The Urban Future: From Extraction to Innovation
Key Insight 5
Narrator: More than half of humanity now lives in cities, and this number is rapidly growing. The Anthropocene is the urban age. Cities are the epicenters of resource consumption, but they are also our greatest hope for a sustainable future. Vince contrasts the historical plunder of places like Potosí, Bolivia—where centuries of silver mining left a legacy of death and environmental ruin—with the forward-looking potential of modern cities.

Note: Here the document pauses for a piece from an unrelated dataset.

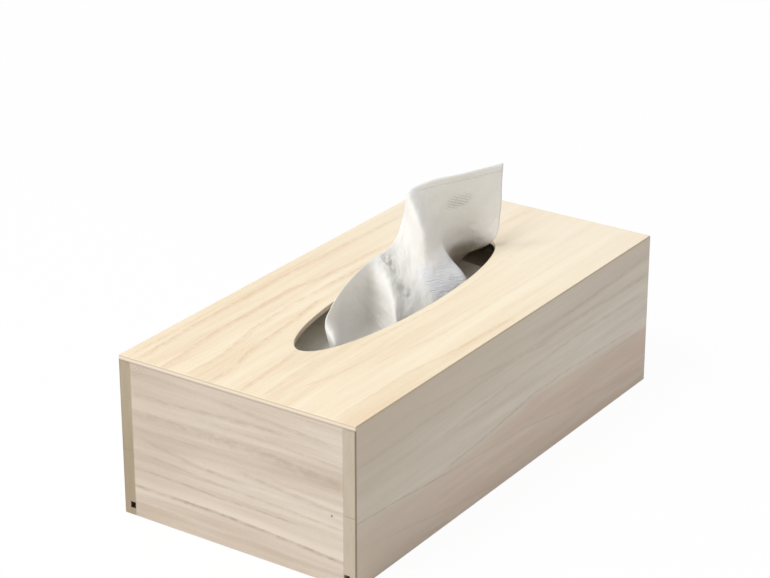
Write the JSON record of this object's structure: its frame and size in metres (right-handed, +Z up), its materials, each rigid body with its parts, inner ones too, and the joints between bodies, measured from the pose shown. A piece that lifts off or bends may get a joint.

The challenges are immense, from the sprawling slums of Cartagena, Colombia, to the e-waste generated by a culture of planned obsolescence. Yet, cities are also hubs of innovation. In Medellín, Colombia, once the world's murder capital, strategic investment in public infrastructure, including a cable car system connecting the poorest slums to the city center, has sparked a dramatic social and economic transformation. In China, the ambitious Tianjin Eco-City is being built from the ground up on contaminated industrial land, designed to be a low-carbon, socially inclusive model for the future. These examples show that the high density of cities, which concentrates problems, also concentrates the brainpower and efficiency needed to solve them. By rethinking energy, transport, and waste, cities can become the engines of a sustainable Anthropocene.
Conclusion
Narrator: The single most important takeaway from Adventures in the Anthropocene is that humanity has become the de facto manager of Planet Earth. We have broken natural systems, but we also possess the ingenuity and capacity for collective action to build new, sustainable ones. The journey is not about returning to an imagined pristine past, but about consciously and carefully designing a viable future on the planet we have made.
The book's most challenging idea is that there are no simple, universally "good" solutions. Every intervention, from a dam providing clean energy to a protected park, creates trade-offs and impacts communities in complex ways. Gaia Vince leaves us not with a neat answer, but with a profound responsibility. Now that we are aware of our immense power, we are the first species in history with the ability to choose the future of our world. The critical question is no longer if we will shape the planet, but how.